Biblical Time: thousands of years +- "last generation" perpetually extended + human history bookended by eternity

Human evolution: hundreds of thousands of years

Biological evolution (life on Earth): 3+ billion years?

Formation of Earth: 4.5 billion years?

Cosmic evolution (age of universe): 12-20 billion years

popularity: Despite its empirical truth-base, evolution is less popular than Creation-Apocalypse as a time-frame. Why?

verifiability: In contrast to literal or fundamental interpretation of scripture where only knowledge that confirms belief or tradition is accepted, science is "falsifiable"—it can be proven wrong, which leads to better science. All scientific knowledge is eventually revised, updated, or overturned.

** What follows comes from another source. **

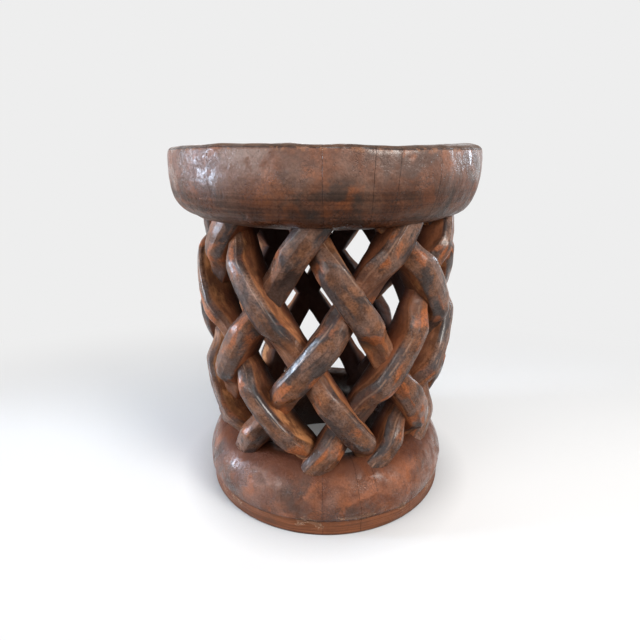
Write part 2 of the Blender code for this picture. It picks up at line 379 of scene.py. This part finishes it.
def patina(place, tones, patch_scale, rust_bias=0.0, soot_and_shade_bias=0.0, speckle=1.0, streaked=None):
    """Old oiled hardwood: brown mottling, a dull bloom, soot, which its bias can also spread as painted shade, rust
    where it is worn, pits and fine crackle.

    Returns its colour, its roughness, its height for the bump, and the varnish: 1 where it is left, 0 where not."""
    bench = place.bench
    streaked = streaked or place
    mottle = patches(place, 42.0, 5.0, 0.62, 0.4)
    ripple = patches(place, 165.0, 2.0, 0.5)
    fine = patches(place, 420.0, 3.0, 0.62)
    colour = bench.mix(bench.step(mottle, 0.40, 0.60), tones["dark"], tones["brown"])
    bloom = bench.step(patches(shifted(place, (0, 5.3, 0)), patch_scale * 0.7, 4.0, 0.55, 0.3), 0.44, 0.60)
    colour = bench.mix(bloom * 0.50, colour, tones["bloom"])
    soot = patches(shifted(streaked, (0, 0, 7.7)), patch_scale * 0.9, 4.0, 0.58, 0.5)
    soot = bench.step(soot + 0.12 * (mottle - 0.5) + soot_and_shade_bias, 0.52, 0.66)
    colour = bench.mix(soot * 0.82, colour, tones["soot"])
    rust = patches(shifted(streaked, (3.1, 0, 0)), patch_scale, 3.5, 0.52, 0.8)
    rust = bench.step(rust + 0.16 * (mottle - 0.5) + rust_bias, 0.53, 0.69)
    colour = bench.mix(rust * 0.85, colour, tones["rust"])
    shade = bench.mix(bench.step(fine, 0.34, 0.62), *GRAIN_SHADES)
    colour = bench.mix(speckle, colour, shade, "MULTIPLY")
    pits = bench.node("ShaderNodeTexVoronoi", None, {"Vector": place, "Scale": 330.0})
    pits = (1.0 - bench.step(pits, 0.10, 0.34)) * bench.step(ripple, 0.50, 0.62)
    colour = bench.mix(pits * speckle * 0.55, colour, PIT_TONE)
    bend = scaled(patches(place, 90.0).other("Color"), (0.012, 0.012, 0.012))
    bent = bench.vectors("ADD", place, bend)
    cells = bench.node("ShaderNodeTexVoronoi", {"feature": "DISTANCE_TO_EDGE"}, {"Vector": bent, "Scale": 240.0})
    crackle = (1.0 - bench.step(cells, 0.01, 0.12)) * bench.step(patches(place, 28.0, 2.0), 0.47, 0.60)
    colour = bench.mix(crackle * 0.45, colour, CRACKLE_TONE)
    varnish = bench.step(patches(shifted(place, (0, 2.2, 4.4)), 58.0, 5.0, 0.66, 0.5), 0.43, 0.56)
    rough = 0.42 - 0.16 * varnish + 0.20 * (fine - 0.5) + 0.14 * rust + 0.08 * bloom
    height = 0.30 * fine + 0.85 * ripple + 1.1 * mottle - 0.35 * pits - 0.25 * crackle
    return colour, rough, height, varnish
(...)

Evolution is always happening in and between all things, so it's hard to learn or master in any final sense. With scripture or revelation, you can simply say yes or no, but with evolution, how much do you know? How broad or up to date is your knowledge? Since knowing evolution typically doesn't change or challenge people's everyday lives, most just give it a pass.

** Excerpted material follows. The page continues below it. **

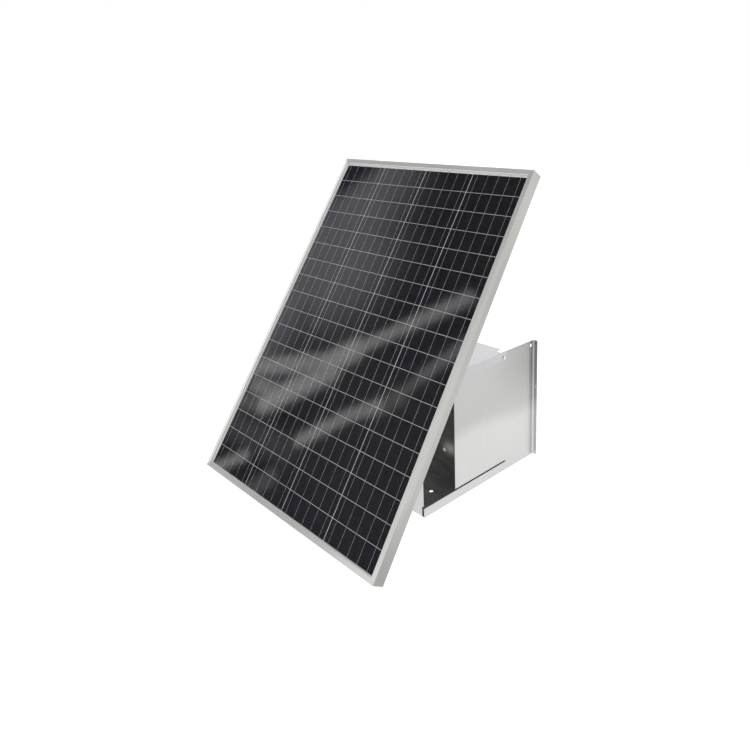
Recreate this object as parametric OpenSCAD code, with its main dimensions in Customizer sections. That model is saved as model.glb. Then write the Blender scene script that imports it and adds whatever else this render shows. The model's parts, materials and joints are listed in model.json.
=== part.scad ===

What kind of future is promised? (Progress / Decline)

"Progress" is the most positive outcome, but progress is not guaranteed, esp. as time-scales increase.

Contrast with apocalyptic "decline."

What general trends in evolution? 

Unity > Diversity

Simplicity > Complexity [entropy?]

Speciation

Specialization

[These trends can all be terminated or diverted by changes in environment, often sudden.]

Compare literary appeals of Creation-Apocalypse and Evolution

Evolution has more scientific prestige, but the Creation-Apocalypse narrative of human life offers more literary appeal.

 

Definite vs. open-ended story-line: Aristotle in Poetics (c. 340BC) writes that a story must have "a beginning, a middle, and an end."

Creation-Apocalypse has a definite beginning and a definite conclusion. Rev. 22.13 "I am Alpha and Omega, the beginning and the end, the first and the last." (The middle is human history?)

Evolution has much less definite beginning and ending: when and how did life begin? Will all life end someday or simply respond to changing environments by evolving to new forms?

 

Human or Geologic-Cosmic time scale? With a few exceptions, the human mind seems capable of thinking only about 100 years in the past and even less into the future.

Creation-Apocalypse: human time scales of generations of families or descent. If Biblical time is 6000-10,000 years, that's a long time for the human mind to think of, but not nearly as long as geologic or cosmic time.

Evolution: geologic or cosmic time scale: billions of years > millions > hundreds of thousands, etc.

 

Definite human figures and relations: An essential feature of human story-telling is that it's nearly always about humans in social situations.

Creation-Apocalypse: Adam and Eve +, Angels and Men or Women, God as Father, Mary as mother, Jesus as brother

Evolution: protozoa > extinct species > mammals > Prehuman primates > early hominids / apes > homo sapiens > bionic women and men? Singularity?

 

Dirty little secrets of evolution: If you still wonder why so many people recoil against ideas of evolution, consider that the functioning of evolution depends on two mechanisms that people don't particularly like to talk about or know how to talk about:

1. sex: evolution depends on sexual exchange to create diversity that responds to changing conditions, promoting survival.

2. death: for evolution to occur in the next generation, the previous generation has to die. Each human alive today has 200 ancestors from around 1700. They were as alive as we are now. They are as dead as we will be.

 

 

"Revolution is evolution at the boiling point."